On 5/16/23 22:22, Richard W.M. Jones wrote:
> On Tue, May 16, 2023 at 02:35:38PM -0500, Eric Blake wrote:

>> Our pre-existing error filter is already doing percentage calculations
>> via floating point, so on the grounds that this patch is consolidating
>> common code patterns to avoid reimplementation, we're good. But as you
>> say, representing things as a ratio between two integers may be more
>> maintainable than floating point where accuracy matters, or this may
>> be a case where we are explicit that use of the floating point
>> fractions as a percentage is intentionally liable to rounding issues.
>> Still, avoiding undefined behavior when the division can overflow
>> (whether that be the overflow to floating point infinity or even the
>> overflow beyond UINT64_MAX), does make it worth questioning if
>> floating point is our best representation, or at a minimum if we want
>> to be stricter in what we parse before passing a substring on to
>> strtod() so that we have more control over the values (part of my 19
>> patches to qemu was explicitly truncating any string at 'e' or 'E' so
>> that strtod() could not do an exponent parse that would inadverently
>> hit overflow to INFINITY).
> 
> I'm not really sure we reached a conclusion so far, but I did want to
> say that I changed the evil filter impl so that it now treats any
> 0 <= P < 1e-12 as effectively 0.  (P == evil-probability; P < 0 and P > 1
> are still rejected at config time as before).
> 
> With P == 1e-12:
> 
> nbdkit: debug: evil: mode: stuck-bits, P: 1e-12
> nbdkit: debug: evil: block_size: 17592186044416 (2**44)
> nbdkit: debug: evil: expected bits per block: 140.737
> 
> (The large block size isn't an issue here as nothing is allocated.
> However it would be a problem if the block_size calculation overflows,
> and I believe that limiting P to larger values avoids this.)

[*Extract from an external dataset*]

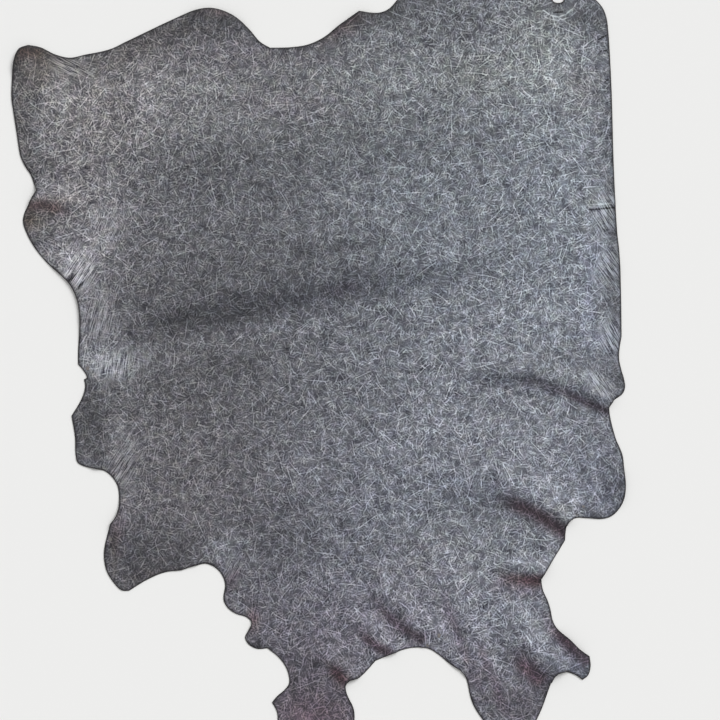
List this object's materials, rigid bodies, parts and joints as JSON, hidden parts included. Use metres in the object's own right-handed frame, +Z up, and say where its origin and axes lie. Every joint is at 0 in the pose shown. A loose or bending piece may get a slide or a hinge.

Right, this is about the direction I could agree with -- and again I
want to emphasize that you don't *need* my agreement to proceed with the
floating point approach!

I think enforcing a minimum for P could be useful too, for wherever we
divide by P.

> Also I'm not sure that handling probabilities as a numerator and
> denominator actually helps here?  Both still need to be stored as
> floats, so it just pushes the same problem to the plugin.

No, the point with N/D is that they're both positive integers (well, N
may be zero as well), and that they *together* give you a single
rational probability, namely N/D. They'd be stored as separate unsigned
integer fields everywhere, and the division would only be performed (in
unsigned integer) wherever directly needed, such as in (a * N) / D.

I don't know if this is compatible with existent code. If we already
have code that parses floats (and Eric's comments imply we do), then
that code couldn't be rebased on this N/D representation, compatibly.
But, I'd consider introducing a new (in a way, "divergent") N/D
representation a fair price, for not adding more floating point!
Refactoring (extracting common code) is only useful if we can fix the
extracted code later on, and that's a tough challenge with floating point.

Laszlo